**Supplied material:**
* * * * * * *

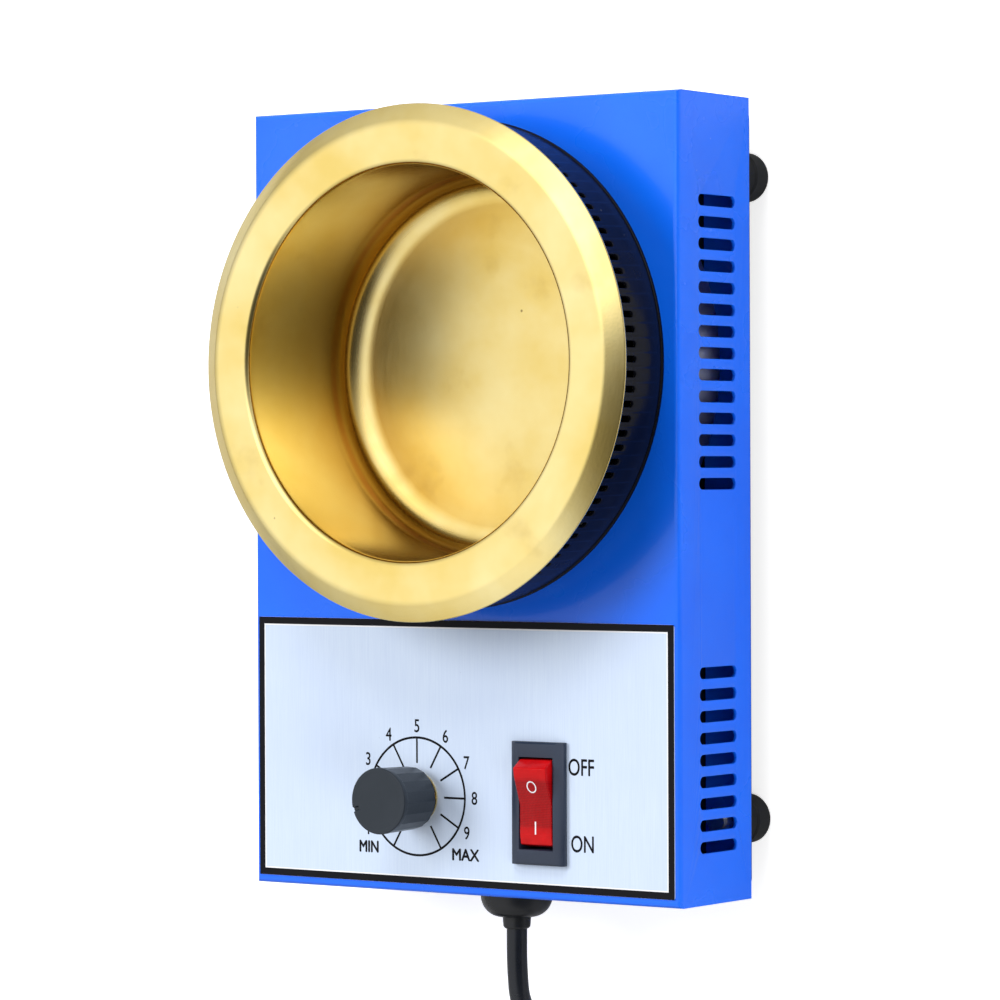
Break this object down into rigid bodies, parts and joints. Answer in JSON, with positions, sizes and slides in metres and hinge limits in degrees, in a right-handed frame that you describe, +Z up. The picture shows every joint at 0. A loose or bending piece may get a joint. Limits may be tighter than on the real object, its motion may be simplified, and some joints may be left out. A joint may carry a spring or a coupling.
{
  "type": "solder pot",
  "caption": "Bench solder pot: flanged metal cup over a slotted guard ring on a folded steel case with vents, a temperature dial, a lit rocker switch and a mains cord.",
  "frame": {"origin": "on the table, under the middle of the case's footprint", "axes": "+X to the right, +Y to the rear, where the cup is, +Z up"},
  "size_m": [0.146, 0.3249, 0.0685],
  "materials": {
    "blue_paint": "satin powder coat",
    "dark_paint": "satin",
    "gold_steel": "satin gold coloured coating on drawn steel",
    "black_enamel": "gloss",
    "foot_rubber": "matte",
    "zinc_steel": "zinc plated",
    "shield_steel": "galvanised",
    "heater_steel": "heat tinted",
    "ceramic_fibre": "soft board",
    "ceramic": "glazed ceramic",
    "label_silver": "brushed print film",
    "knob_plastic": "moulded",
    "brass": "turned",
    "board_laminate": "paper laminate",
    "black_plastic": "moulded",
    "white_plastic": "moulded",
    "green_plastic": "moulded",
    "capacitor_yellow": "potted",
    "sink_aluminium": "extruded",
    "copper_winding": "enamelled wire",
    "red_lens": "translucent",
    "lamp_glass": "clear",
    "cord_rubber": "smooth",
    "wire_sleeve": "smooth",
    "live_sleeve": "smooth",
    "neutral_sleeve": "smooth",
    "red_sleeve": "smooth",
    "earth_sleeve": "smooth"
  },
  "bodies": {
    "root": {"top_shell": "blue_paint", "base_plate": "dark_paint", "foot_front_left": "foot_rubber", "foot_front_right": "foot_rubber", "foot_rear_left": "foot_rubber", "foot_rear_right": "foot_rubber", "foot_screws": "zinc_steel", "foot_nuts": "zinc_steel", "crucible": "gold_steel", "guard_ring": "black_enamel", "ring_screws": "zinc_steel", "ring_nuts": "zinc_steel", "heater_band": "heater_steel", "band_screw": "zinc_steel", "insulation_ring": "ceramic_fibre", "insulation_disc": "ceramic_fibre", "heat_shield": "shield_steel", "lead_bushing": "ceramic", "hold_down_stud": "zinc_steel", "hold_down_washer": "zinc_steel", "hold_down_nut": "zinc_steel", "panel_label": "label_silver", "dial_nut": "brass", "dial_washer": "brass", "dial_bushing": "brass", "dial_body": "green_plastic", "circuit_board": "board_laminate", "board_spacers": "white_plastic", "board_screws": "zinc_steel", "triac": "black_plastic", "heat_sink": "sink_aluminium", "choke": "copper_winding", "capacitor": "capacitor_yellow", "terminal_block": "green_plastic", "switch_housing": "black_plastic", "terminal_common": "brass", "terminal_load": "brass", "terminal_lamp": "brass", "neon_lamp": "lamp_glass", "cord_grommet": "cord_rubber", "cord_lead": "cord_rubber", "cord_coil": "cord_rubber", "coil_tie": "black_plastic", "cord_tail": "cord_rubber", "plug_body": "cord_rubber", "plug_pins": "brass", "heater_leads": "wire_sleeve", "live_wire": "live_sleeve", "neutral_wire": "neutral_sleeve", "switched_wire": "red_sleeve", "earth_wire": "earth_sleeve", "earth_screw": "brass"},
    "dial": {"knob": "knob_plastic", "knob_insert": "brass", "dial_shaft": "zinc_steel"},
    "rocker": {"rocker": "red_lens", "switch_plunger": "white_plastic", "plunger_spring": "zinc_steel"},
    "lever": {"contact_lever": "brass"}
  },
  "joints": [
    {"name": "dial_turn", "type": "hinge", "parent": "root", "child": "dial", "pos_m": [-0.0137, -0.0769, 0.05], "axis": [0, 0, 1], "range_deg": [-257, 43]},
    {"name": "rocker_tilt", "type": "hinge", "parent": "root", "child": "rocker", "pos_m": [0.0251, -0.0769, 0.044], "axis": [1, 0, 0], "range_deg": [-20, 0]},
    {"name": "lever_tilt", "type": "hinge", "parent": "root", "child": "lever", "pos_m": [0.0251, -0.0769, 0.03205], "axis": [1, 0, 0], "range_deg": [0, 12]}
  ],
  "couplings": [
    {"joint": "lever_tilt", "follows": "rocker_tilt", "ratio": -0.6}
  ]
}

* * * * * * *

**Directions:** Write the data from above out again, exactly.

**Complete answer:**
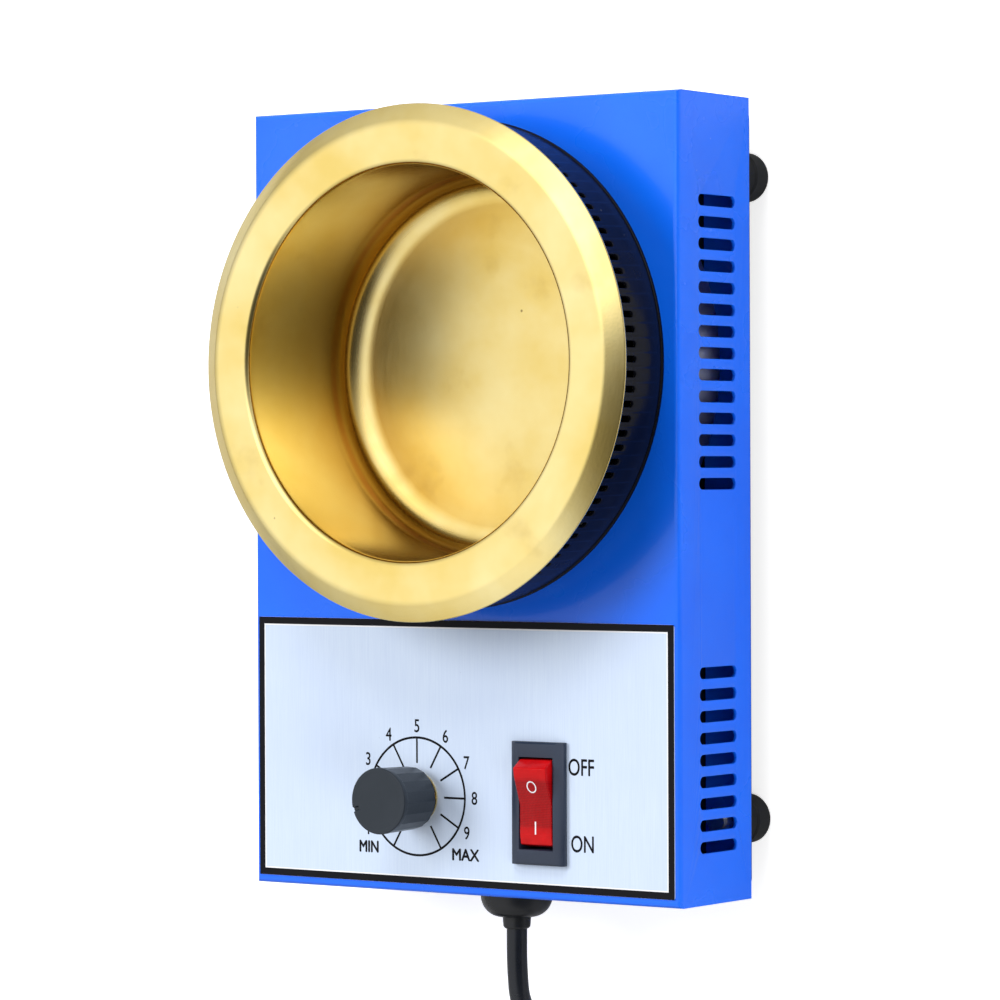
Break this object down into rigid bodies, parts and joints. Answer in JSON, with positions, sizes and slides in metres and hinge limits in degrees, in a right-handed frame that you describe, +Z up. The picture shows every joint at 0. A loose or bending piece may get a joint. Limits may be tighter than on the real object, its motion may be simplified, and some joints may be left out. A joint may carry a spring or a coupling.
{
  "type": "solder pot",
  "caption": "Bench solder pot: flanged metal cup over a slotted guard ring on a folded steel case with vents, a temperature dial, a lit rocker switch and a mains cord.",
  "frame": {"origin": "on the table, under the middle of the case's footprint", "axes": "+X to the right, +Y to the rear, where the cup is, +Z up"},
  "size_m": [0.146, 0.3249, 0.0685],
  "materials": {
    "blue_paint": "satin powder coat",
    "dark_paint": "satin",
    "gold_steel": "satin gold coloured coating on drawn steel",
    "black_enamel": "gloss",
    "foot_rubber": "matte",
    "zinc_steel": "zinc plated",
    "shield_steel": "galvanised",
    "heater_steel": "heat tinted",
    "ceramic_fibre": "soft board",
    "ceramic": "glazed ceramic",
    "label_silver": "brushed print film",
    "knob_plastic": "moulded",
    "brass": "turned",
    "board_laminate": "paper laminate",
    "black_plastic": "moulded",
    "white_plastic": "moulded",
    "green_plastic": "moulded",
    "capacitor_yellow": "potted",
    "sink_aluminium": "extruded",
    "copper_winding": "enamelled wire",
    "red_lens": "translucent",
    "lamp_glass": "clear",
    "cord_rubber": "smooth",
    "wire_sleeve": "smooth",
    "live_sleeve": "smooth",
    "neutral_sleeve": "smooth",
    "red_sleeve": "smooth",
    "earth_sleeve": "smooth"
  },
  "bodies": {
    "root": {"top_shell": "blue_paint", "base_plate": "dark_paint", "foot_front_left": "foot_rubber", "foot_front_right": "foot_rubber", "foot_rear_left": "foot_rubber", "foot_rear_right": "foot_rubber", "foot_screws": "zinc_steel", "foot_nuts": "zinc_steel", "crucible": "gold_steel", "guard_ring": "black_enamel", "ring_screws": "zinc_steel", "ring_nuts": "zinc_steel", "heater_band": "heater_steel", "band_screw": "zinc_steel", "insulation_ring": "ceramic_fibre", "insulation_disc": "ceramic_fibre", "heat_shield": "shield_steel", "lead_bushing": "ceramic", "hold_down_stud": "zinc_steel", "hold_down_washer": "zinc_steel", "hold_down_nut": "zinc_steel", "panel_label": "label_silver", "dial_nut": "brass", "dial_washer": "brass", "dial_bushing": "brass", "dial_body": "green_plastic", "circuit_board": "board_laminate", "board_spacers": "white_plastic", "board_screws": "zinc_steel", "triac": "black_plastic", "heat_sink": "sink_aluminium", "choke": "copper_winding", "capacitor": "capacitor_yellow", "terminal_block": "green_plastic", "switch_housing": "black_plastic", "terminal_common": "brass", "terminal_load": "brass", "terminal_lamp": "brass", "neon_lamp": "lamp_glass", "cord_grommet": "cord_rubber", "cord_lead": "cord_rubber", "cord_coil": "cord_rubber", "coil_tie": "black_plastic", "cord_tail": "cord_rubber", "plug_body": "cord_rubber", "plug_pins": "brass", "heater_leads": "wire_sleeve", "live_wire": "live_sleeve", "neutral_wire": "neutral_sleeve", "switched_wire": "red_sleeve", "earth_wire": "earth_sleeve", "earth_screw": "brass"},
    "dial": {"knob": "knob_plastic", "knob_insert": "brass", "dial_shaft": "zinc_steel"},
    "rocker": {"rocker": "red_lens", "switch_plunger": "white_plastic", "plunger_spring": "zinc_steel"},
    "lever": {"contact_lever": "brass"}
  },
  "joints": [
    {"name": "dial_turn", "type": "hinge", "parent": "root", "child": "dial", "pos_m": [-0.0137, -0.0769, 0.05], "axis": [0, 0, 1], "range_deg": [-257, 43]},
    {"name": "rocker_tilt", "type": "hinge", "parent": "root", "child": "rocker", "pos_m": [0.0251, -0.0769, 0.044], "axis": [1, 0, 0], "range_deg": [-20, 0]},
    {"name": "lever_tilt", "type": "hinge", "parent": "root", "child": "lever", "pos_m": [0.0251, -0.0769, 0.03205], "axis": [1, 0, 0], "range_deg": [0, 12]}
  ],
  "couplings": [
    {"joint": "lever_tilt", "follows": "rocker_tilt", "ratio": -0.6}
  ]
}